Dataset:
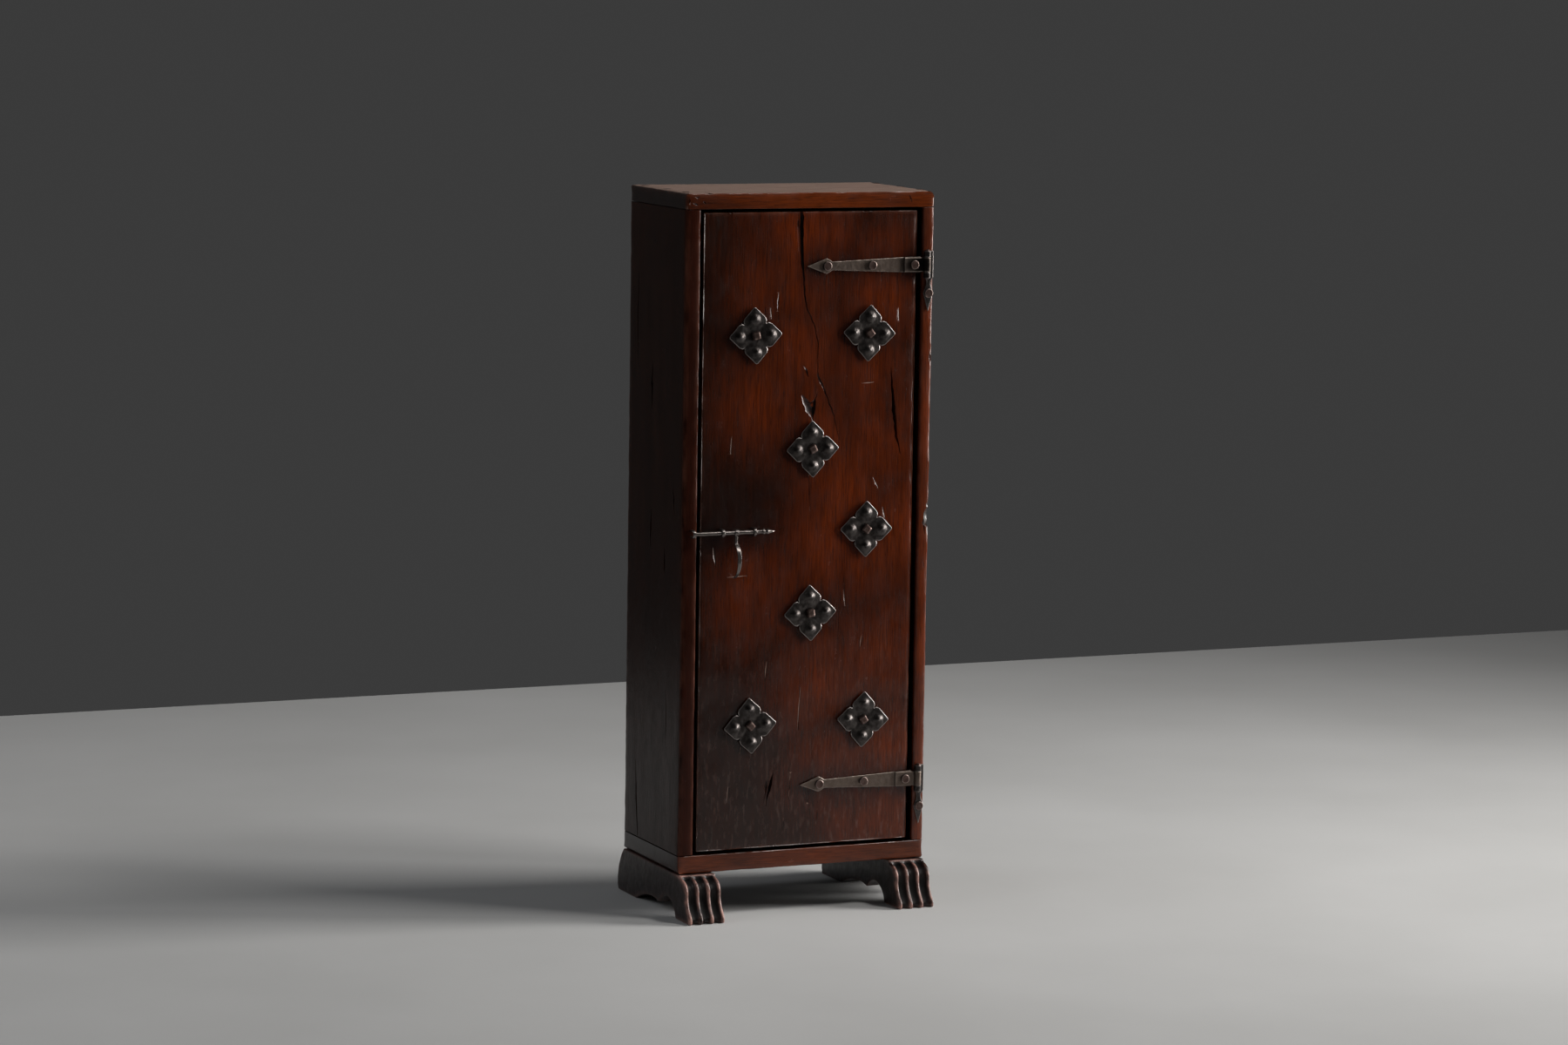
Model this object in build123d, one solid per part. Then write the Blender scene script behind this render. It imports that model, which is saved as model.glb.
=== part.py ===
"""Tall, narrow one-door cupboard of thick planks on two carved sled feet, with forged ironwork.

Millimetres. X runs across the front, Y runs from the front (-Y) to the back, Z is up.
The origin lies on the floor, in the middle of the footprint of the two feet.
"""

import math
import os

from build123d import *

# ---------------------------------------------------------------- driving dimensions: the case
CASE_WIDTH = 390.0
CASE_DEPTH = 214.0
TOTAL_HEIGHT = 1050.0
TOP_BOARD_THICKNESS = 24.0
BOTTOM_BOARD_THICKNESS = 27.0
LEFT_BOARD_THICKNESS = 24.0
RIGHT_BOARD_THICKNESS = 19.0
CASE_CORNER_RADIUS = 8.0
BOARD_ARRIS_RADIUS = 2.5
PLACE_TOLERANCE = 1e-4

# the back: two upright planks let into a rebate that runs right round the case
BACK_THICKNESS = 12.0
BACK_REBATE_WIDTH = 10.0
BACK_CLEARANCE = 1.0
BACK_JOINT_GAP = 1.5

# the inside: loose shelves on nailed cleats
SHELF_COUNT = 3
SHELF_THICKNESS = 18.0
SHELF_ARRIS_RADIUS = 1.2
SHELF_END_CLEARANCE = 0.8
SHELF_BACK_CLEARANCE = 0.6
DOOR_STOP_GAP = 0.5
CLEAT_SIZE = 16.0
CLEAT_SETBACK = 14.0
CLEAT_NOSE = 8.0

# ---------------------------------------------------------------- driving dimensions: the feet
FOOT_HEIGHT = 66.0
FOOT_WIDTH = 57.0
TOE_PROJECTION = 44.0
HEEL_PROJECTION = 24.0
HEEL_BULGE_HEIGHT = 12.0
HEEL_UNDERCUT = 3.0
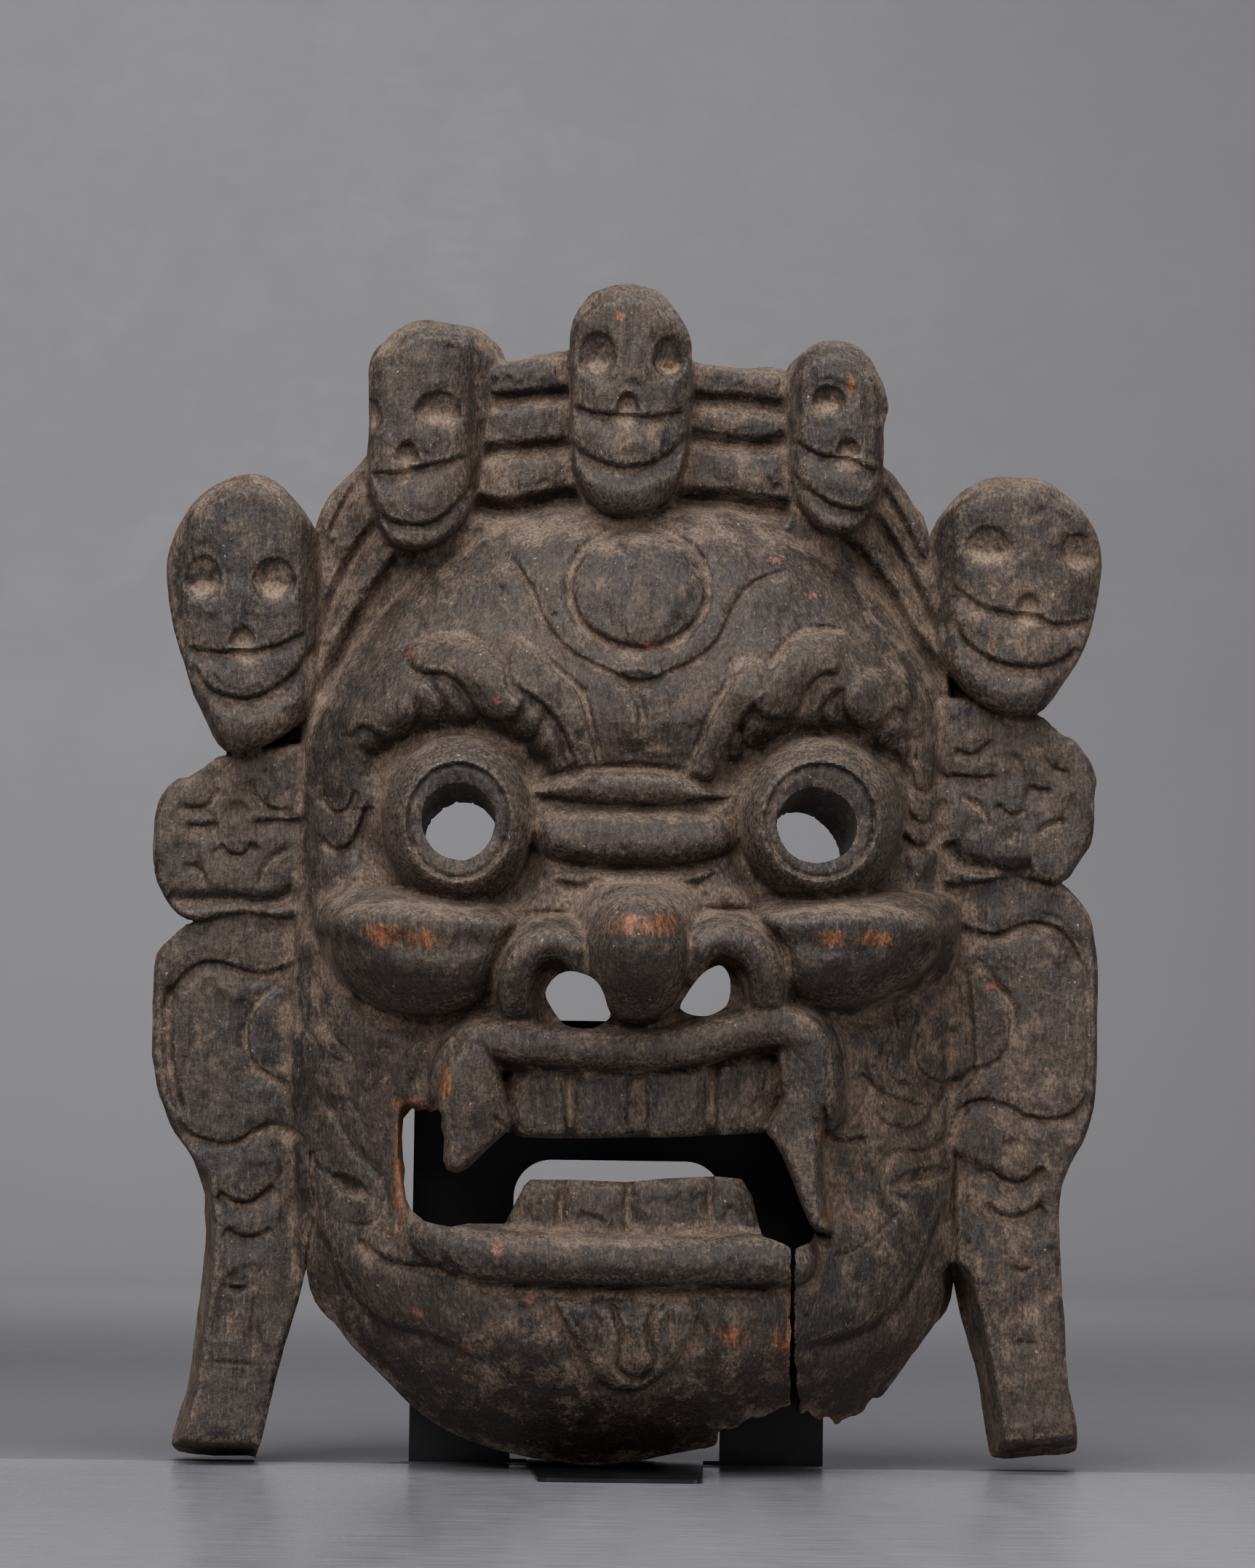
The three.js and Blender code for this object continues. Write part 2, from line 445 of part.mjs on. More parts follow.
function carveMouth() {
  roll([[-60, 146], [-56, 154], [-46, 157.5], [-32, 155], [-12, 152.5], [8, 152], [28, 154.5], [46, 160.5], [60, 165],
    [71, 161], [77, 151], [78, 138]], 7.5, [108, 113, 116, 117, 117, 117, 115, 112, 110], 3);
  const recess = curve([[-80, 131], [-64, 132], [-52, 150], [-40, 147], [20, 146], [45, 153], [60, 158], [66, 150],
    [62, 132], [76, 100], [82, 86], [66, 80], [0, 84], [-70, 86], [-78, 96]], true);
  over(-82, 84, 78, 160, (x, z, c) => {
    H[c] -= 14 * smooth(inside(recess, x, z), 0, 4);
  });
  pad([[-40, 134], [-37, 141], [-30, 146], [20, 148], [58, 150], [61, 140], [59, 124], [10, 121], [-34, 121],
    [-39, 126]], (x, z) => 104.5 - 0.0035 * (x - 9) ** 2 + 0.06 * (z - 120), 4, 4);
  for (const x of UPPER_TEETH) groove([[x, 147], [x - 0.5, 134], [x - 1, 119]], 2.8, 3.4);
  pad([[-41, 84], [-37, 97], [-33, 104.5], [5, 104.5], [38, 107.5], [48, 106.5], [52, 100], [54.5, 90], [56, 82],
    [-20, 80]], (x, z) => 100.5 - 0.0032 * (x - 8) ** 2 - 0.05 * (z - 85), 3.5, 4);
  for (const x of LOWER_TEETH) groove([[x, 108], [x, 96], [x + 0.5, 82]], 2.8, 3);
  pad([[-66, 134], [-63.5, 121], [-62, 108], [-58, 107], [-49, 114], [-39, 125], [-41, 137], [-46, 149], [-63, 149]],
    (x, z) => 108 + 0.05 * (z - 107) - 0.016 * (x + 53) ** 2, 7, 8);
  pad([[57, 125], [67, 106], [73, 91], [76, 87.5], [81.5, 87], [77.5, 105], [79, 132], [80, 145], [77, 155], [69, 160],
    [61, 155], [60, 140]], (x, z) => 111 - 0.02 * (150 - z) - 0.012 * (x - 69) ** 2, 7, 8);
  roll([[-66, 82], [-56, 78], [-40, 77], [-15, 76], [10, 75], [35, 75], [55, 75.5], [66, 75]], 8.5,
    [104, 110, 113, 114, 114, 113, 111, 109], 3);
  groove([[-66, 80], [-55, 71], [-30, 68], [15, 65.5], [54, 66.5], [60, 71]], 3, 3.4);
  puff([[1, 57], [3.5, 48], [2, 39], [9, 31], [18, 40], [15.5, 48], [17, 57]], 4, 4);
  puff([[-19, 58], [-9, 37], [-3, 33], [2, 47], [-8, 61]], 3, 4);
  puff([[20, 57], [18, 47], [23, 35], [31, 50], [34, 59]], 3, 4);
}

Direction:
Each line of the listing should be copied exactly.

Task response:
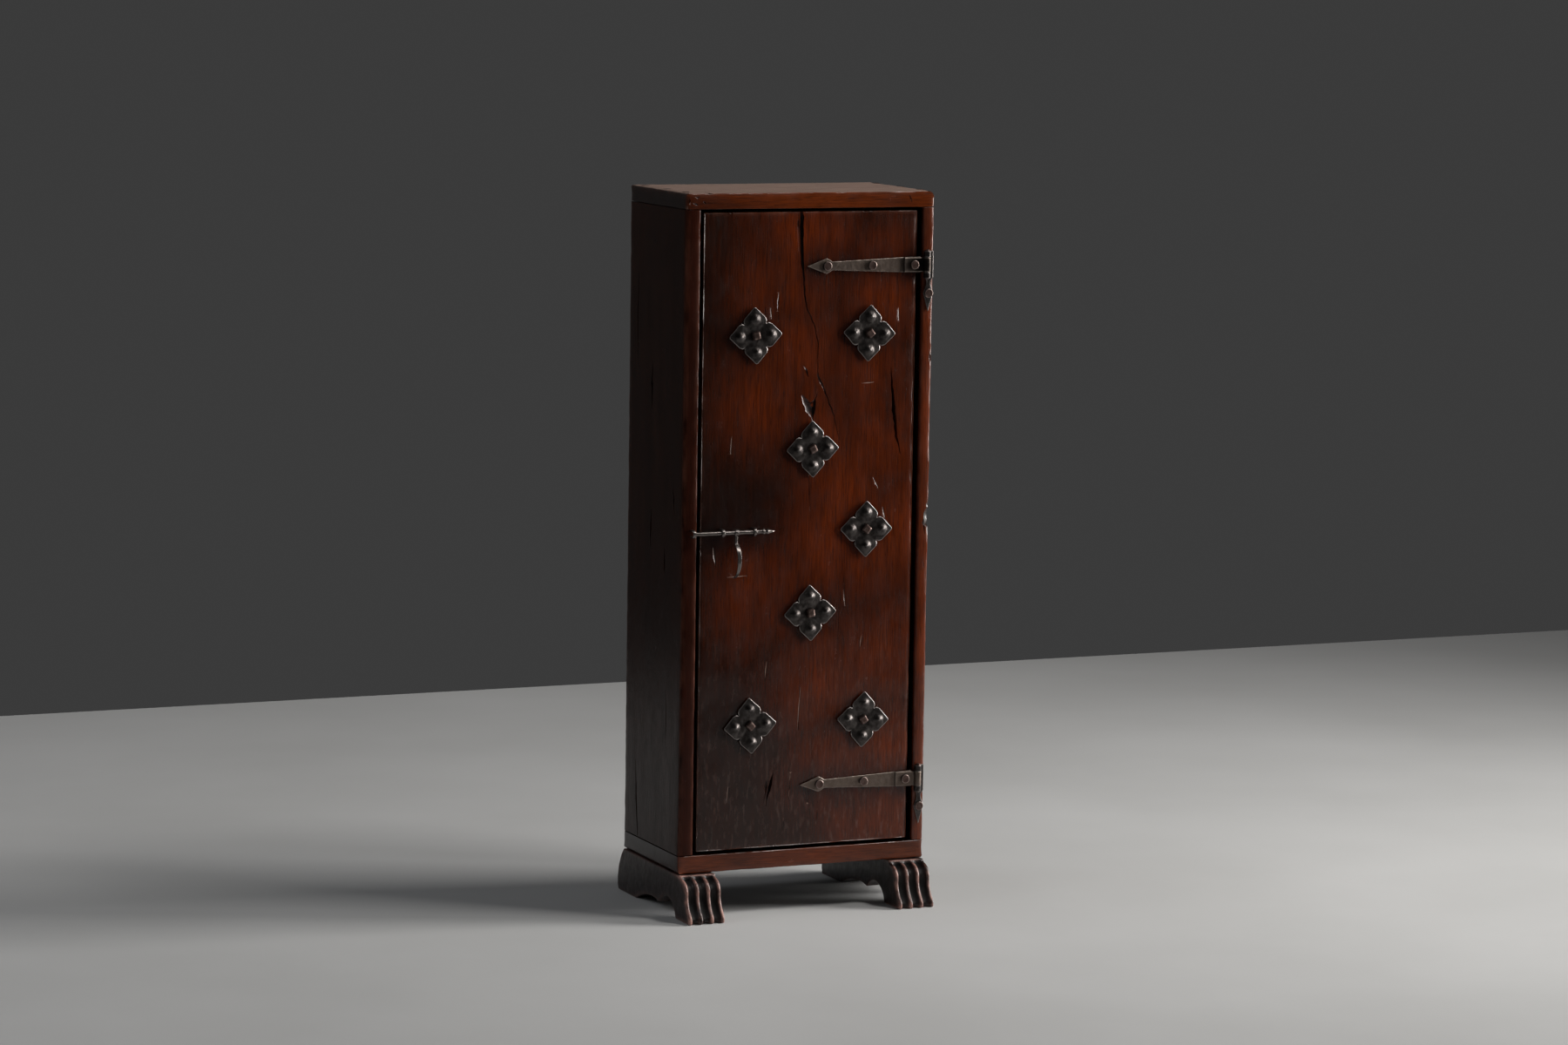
Model this object in build123d, one solid per part. Then write the Blender scene script behind this render. It imports that model, which is saved as model.glb.
=== part.py ===
"""Tall, narrow one-door cupboard of thick planks on two carved sled feet, with forged ironwork.

Millimetres. X runs across the front, Y runs from the front (-Y) to the back, Z is up.
The origin lies on the floor, in the middle of the footprint of the two feet.
"""

import math
import os

from build123d import *

# ---------------------------------------------------------------- driving dimensions: the case
CASE_WIDTH = 390.0
CASE_DEPTH = 214.0
TOTAL_HEIGHT = 1050.0
TOP_BOARD_THICKNESS = 24.0
BOTTOM_BOARD_THICKNESS = 27.0
LEFT_BOARD_THICKNESS = 24.0
RIGHT_BOARD_THICKNESS = 19.0
CASE_CORNER_RADIUS = 8.0
BOARD_ARRIS_RADIUS = 2.5
PLACE_TOLERANCE = 1e-4

# the back: two upright planks let into a rebate that runs right round the case
BACK_THICKNESS = 12.0
BACK_REBATE_WIDTH = 10.0
BACK_CLEARANCE = 1.0
BACK_JOINT_GAP = 1.5

# the inside: loose shelves on nailed cleats
SHELF_COUNT = 3
SHELF_THICKNESS = 18.0
SHELF_ARRIS_RADIUS = 1.2
SHELF_END_CLEARANCE = 0.8
SHELF_BACK_CLEARANCE = 0.6
DOOR_STOP_GAP = 0.5
CLEAT_SIZE = 16.0
CLEAT_SETBACK = 14.0
CLEAT_NOSE = 8.0

# ---------------------------------------------------------------- driving dimensions: the feet
FOOT_HEIGHT = 66.0
FOOT_WIDTH = 57.0
TOE_PROJECTION = 44.0
HEEL_PROJECTION = 24.0
HEEL_BULGE_HEIGHT = 12.0
HEEL_UNDERCUT = 3.0
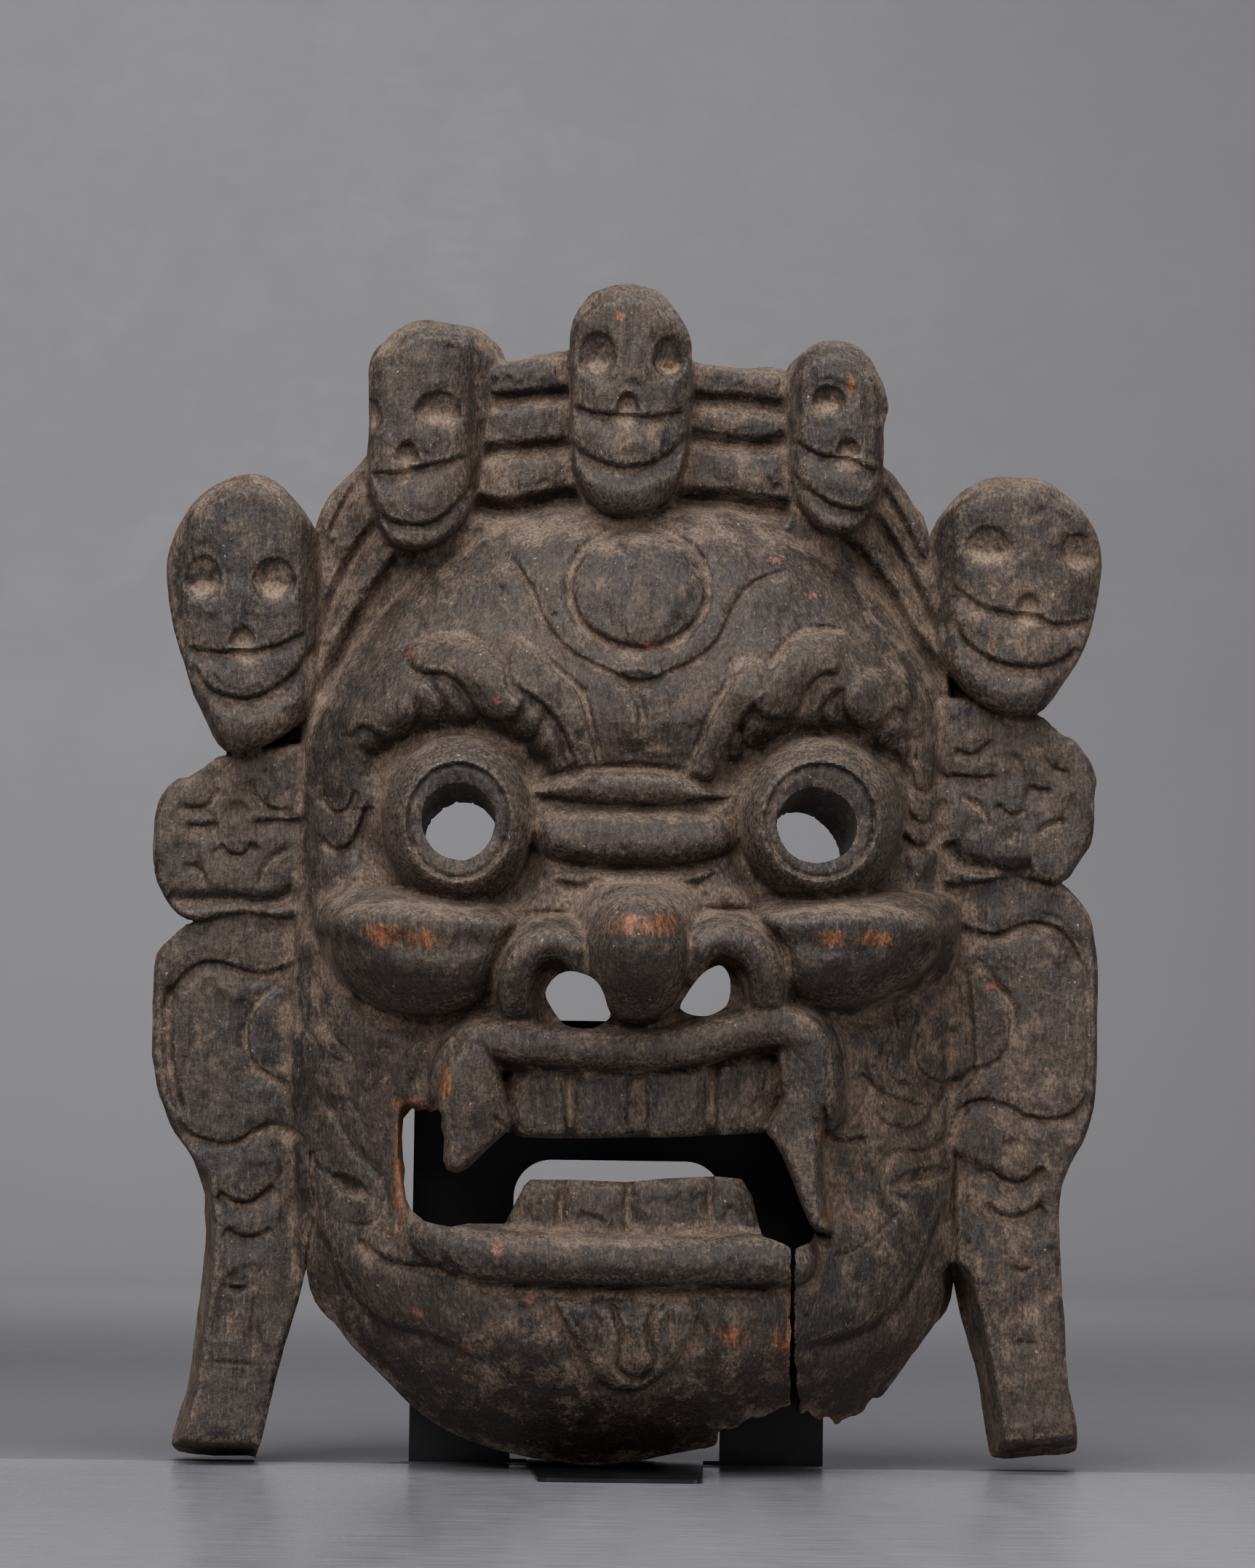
The three.js and Blender code for this object continues. Write part 2, from line 445 of part.mjs on. More parts follow.
function carveMouth() {
  roll([[-60, 146], [-56, 154], [-46, 157.5], [-32, 155], [-12, 152.5], [8, 152], [28, 154.5], [46, 160.5], [60, 165],
    [71, 161], [77, 151], [78, 138]], 7.5, [108, 113, 116, 117, 117, 117, 115, 112, 110], 3);
  const recess = curve([[-80, 131], [-64, 132], [-52, 150], [-40, 147], [20, 146], [45, 153], [60, 158], [66, 150],
    [62, 132], [76, 100], [82, 86], [66, 80], [0, 84], [-70, 86], [-78, 96]], true);
  over(-82, 84, 78, 160, (x, z, c) => {
    H[c] -= 14 * smooth(inside(recess, x, z), 0, 4);
  });
  pad([[-40, 134], [-37, 141], [-30, 146], [20, 148], [58, 150], [61, 140], [59, 124], [10, 121], [-34, 121],
    [-39, 126]], (x, z) => 104.5 - 0.0035 * (x - 9) ** 2 + 0.06 * (z - 120), 4, 4);
  for (const x of UPPER_TEETH) groove([[x, 147], [x - 0.5, 134], [x - 1, 119]], 2.8, 3.4);
  pad([[-41, 84], [-37, 97], [-33, 104.5], [5, 104.5], [38, 107.5], [48, 106.5], [52, 100], [54.5, 90], [56, 82],
    [-20, 80]], (x, z) => 100.5 - 0.0032 * (x - 8) ** 2 - 0.05 * (z - 85), 3.5, 4);
  for (const x of LOWER_TEETH) groove([[x, 108], [x, 96], [x + 0.5, 82]], 2.8, 3);
  pad([[-66, 134], [-63.5, 121], [-62, 108], [-58, 107], [-49, 114], [-39, 125], [-41, 137], [-46, 149], [-63, 149]],
    (x, z) => 108 + 0.05 * (z - 107) - 0.016 * (x + 53) ** 2, 7, 8);
  pad([[57, 125], [67, 106], [73, 91], [76, 87.5], [81.5, 87], [77.5, 105], [79, 132], [80, 145], [77, 155], [69, 160],
    [61, 155], [60, 140]], (x, z) => 111 - 0.02 * (150 - z) - 0.012 * (x - 69) ** 2, 7, 8);
  roll([[-66, 82], [-56, 78], [-40, 77], [-15, 76], [10, 75], [35, 75], [55, 75.5], [66, 75]], 8.5,
    [104, 110, 113, 114, 114, 113, 111, 109], 3);
  groove([[-66, 80], [-55, 71], [-30, 68], [15, 65.5], [54, 66.5], [60, 71]], 3, 3.4);
  puff([[1, 57], [3.5, 48], [2, 39], [9, 31], [18, 40], [15.5, 48], [17, 57]], 4, 4);
  puff([[-19, 58], [-9, 37], [-3, 33], [2, 47], [-8, 61]], 3, 4);
  puff([[20, 57], [18, 47], [23, 35], [31, 50], [34, 59]], 3, 4);
}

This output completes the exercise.